Project Details
Description
The International Centre for Infrastructure Futures (ICIF) was a three-year project involving a consortium of researchers from six UK universities – UCL, Southampton, Bristol, Sussex, Cranfield and Brighton.
ICIF brought together engineers, social scientists, industrialists, policy makers and other stakeholders in a facilitated learning environment in which they could research and learn together about improving the performance of infrastructure systems in the context of increasing interdependencies. The Centre, which was funded by the EPSRC, focused on the development and implementation of new business models. An international perspective was taken comparing the UK situation with approaches in different countries.
The main academic objective was to achieve a step-change improvement in integrating the social and engineering sciences through an innovative research design, based around a shared learning framework that brings different research streams together in a shared learning process. The centre's non-academic objective was to generate a significant impact on government policy and industrial practice, with particular attention on ensuring the exploitation of research by investors and firms in international markets.

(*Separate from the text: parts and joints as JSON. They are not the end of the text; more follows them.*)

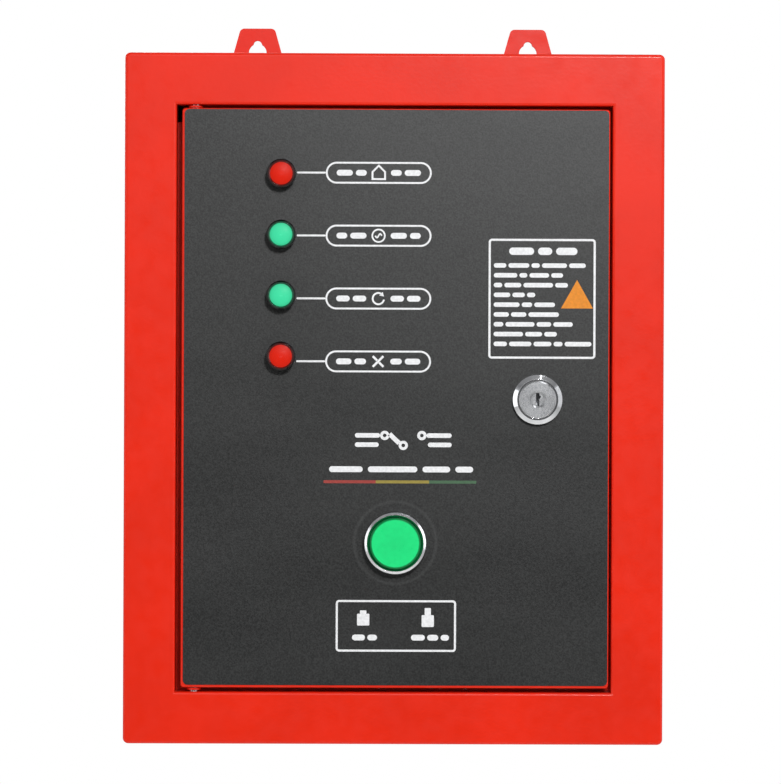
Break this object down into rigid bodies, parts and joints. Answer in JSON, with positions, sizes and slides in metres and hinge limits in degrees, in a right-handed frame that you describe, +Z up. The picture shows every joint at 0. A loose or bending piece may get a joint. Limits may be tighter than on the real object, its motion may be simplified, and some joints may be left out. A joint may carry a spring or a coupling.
{
  "type": "transfer switch box",
  "caption": "Wall-hung steel transfer switch box with a flush hinged door, pilot lamps, an illuminated push-button, a cam lock and switchgear inside.",
  "frame": {"origin": "centre of the back face, where the box meets the wall", "axes": "+X to the right seen from the front, +Y into the wall, +Z up"},
  "size_m": [0.25, 0.1603, 0.3512],
  "materials": {
    "red_paint": "semi-gloss",
    "overlay": "fine-grained matt",
    "seal_foam": "matt",
    "black_rubber": "matt",
    "zinc_steel": "zinc plated",
    "chrome": "polished",
    "brass": "satin",
    "black_plastic": "gloss",
    "grey_plastic": "matt",
    "dark_plastic": "matt",
    "white_plastic": "matt",
    "relay_clear": "clear",
    "red_lens": "gloss",
    "green_lens": "gloss",
    "button_green": "gloss",
    "blue_plastic": "gloss",
    "board_green": "satin",
    "aluminium": "satin",
    "wire_brown": "satin",
    "wire_blue": "satin",
    "wire_red": "satin"
  },
  "bodies": {
    "enclosure": {"enclosure_shell": "red_paint", "front_frame": "red_paint", "gland_plate": "zinc_steel", "gland_screws": "zinc_steel", "left_mounting_ear": "red_paint", "right_mounting_ear": "red_paint", "cable_grommets": "black_rubber", "hinge_pins": "zinc_steel", "hinge_washers": "red_paint", "earth_stud": "brass", "earth_nuts": "brass", "plate_studs": "zinc_steel", "mounting_plate": "zinc_steel", "plate_nuts": "zinc_steel", "mounting_rails": "zinc_steel", "rail_screws": "zinc_steel", "mains_contactor_body": "dark_plastic", "generator_contactor_body": "dark_plastic", "interlock_housing": "grey_plastic", "relay_socket": "dark_plastic", "control_relay": "relay_clear", "breaker_body": "white_plastic", "terminal_blocks": "grey_plastic", "terminal_screws": "zinc_steel", "end_stops": "dark_plastic", "board_standoffs": "brass", "control_board": "board_green", "board_transformer": "dark_plastic", "board_relays": "blue_plastic", "board_terminals": "board_green", "charger_module": "aluminium", "mains_wires": "wire_brown", "generator_wires": "wire_red", "load_wires": "wire_blue"},
    "door": {"door_panel": "red_paint", "door_overlay": "overlay", "door_seal": "seal_foam", "lamp_nuts": "zinc_steel", "button_ring_seal": "black_rubber", "button_bezel": "chrome", "button_nut": "black_plastic", "contact_block": "black_plastic", "button_spring": "zinc_steel", "lock_barrel": "chrome", "lock_nut": "zinc_steel", "mains_lamp_body": "black_plastic", "mains_lamp_lens": "red_lens", "generator_lamp_body": "black_plastic", "generator_lamp_lens": "green_lens", "auto_lamp_body": "black_plastic", "auto_lamp_lens": "green_lens", "fault_lamp_body": "black_plastic", "fault_lamp_lens": "red_lens"},
    "lock": {"lock_plug": "chrome", "lock_cam": "zinc_steel", "cam_screw": "zinc_steel"},
    "button": {"button_cap": "button_green"},
    "mains_carrier": {"mains_contact_carrier": "grey_plastic"},
    "generator_carrier": {"generator_contact_carrier": "grey_plastic"},
    "toggle": {"breaker_toggle": "black_plastic"}
  },
  "joints": [
    {"name": "door_hinge", "type": "hinge", "parent": "enclosure", "child": "door", "pos_m": [-0.0924, -0.145, 0], "axis": [0, 0, -1], "range_deg": [0, 105]},
    {"name": "lock_turn", "type": "hinge", "parent": "door", "child": "lock", "pos_m": [0.0664, -0.15, -0.0001], "axis": [0, 1, 0], "range_deg": [0, 90]},
    {"name": "button_press", "type": "slide", "parent": "door", "child": "button", "axis": [0, 1, 0], "range_m": [0, 0.004], "stiffness_N_per_m": 150, "deforming": ["button_spring"]},
    {"name": "mains_pull_in", "type": "slide", "parent": "enclosure", "child": "mains_carrier", "axis": [0, 1, 0], "range_m": [0, 0.004], "stiffness_N_per_m": 400},
    {"name": "generator_pull_in", "type": "slide", "parent": "enclosure", "child": "generator_carrier", "axis": [0, 1, 0], "range_m": [0, 0.004], "stiffness_N_per_m": 400},
    {"name": "breaker_throw", "type": "hinge", "parent": "enclosure", "child": "toggle", "pos_m": [0.066, -0.076, 0.06], "axis": [1, 0, 0], "range_deg": [0, 70]}
  ]
}
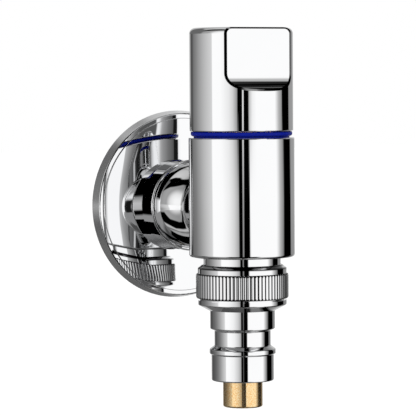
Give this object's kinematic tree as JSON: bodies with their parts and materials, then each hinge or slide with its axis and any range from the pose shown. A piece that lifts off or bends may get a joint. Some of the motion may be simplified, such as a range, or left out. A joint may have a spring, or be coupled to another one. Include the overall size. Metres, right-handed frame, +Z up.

Specific objectives were to:
Develop strategies allowing flexible responses to future needs through scenario analysis, cross-sector learning over assets' life-cycles, and case research.
Understand different kinds of inter-dependencies at multiple levels, (including with the environment and society).
Develop new approaches to the design, delivery, ownership, and management of infrastructure services through our new co-produced research space supported by our novel learning framework.
Improve the identification and analysis of risks associated with interdependencies between infrastructure assets and delivery networks, through advanced modelling and analysis.
Extend these modelling approaches for integrated evaluation and comparison of infrastructure options to address financial (risk), economic modelling, and economic, social, & ecosystem impacts. Future proof them across a wide range of stakeholders in our scenario research and feed the results into the UK National Ecosystem Assessment.
Catalyse debate and public discussion about a broad range of infrastructure developments through our social media, public debates, lectures and research outputs designed for non-academic users.
Contribute towards improved, socially robust, sustainable regulation and public governance of infrastructure services by opening up the implicit assumptions during BM development in a neutral public space, supported by a range of research studies that can flexibly respond to users' needs.
Improve understanding of the commercial potential of infrastructure investment for different classes of national and international investor and explore how ownership models influence long term infrastructure development through international comparative work and co-produced research with industry and investors.
Develop new infrastructure business models and work through transition pathways, building on the frameworks developed in the ESRC Complex Product Systems Innovation Centre to extend engagement to more stakeholders and support them with cutting edge research from the engineering sciences.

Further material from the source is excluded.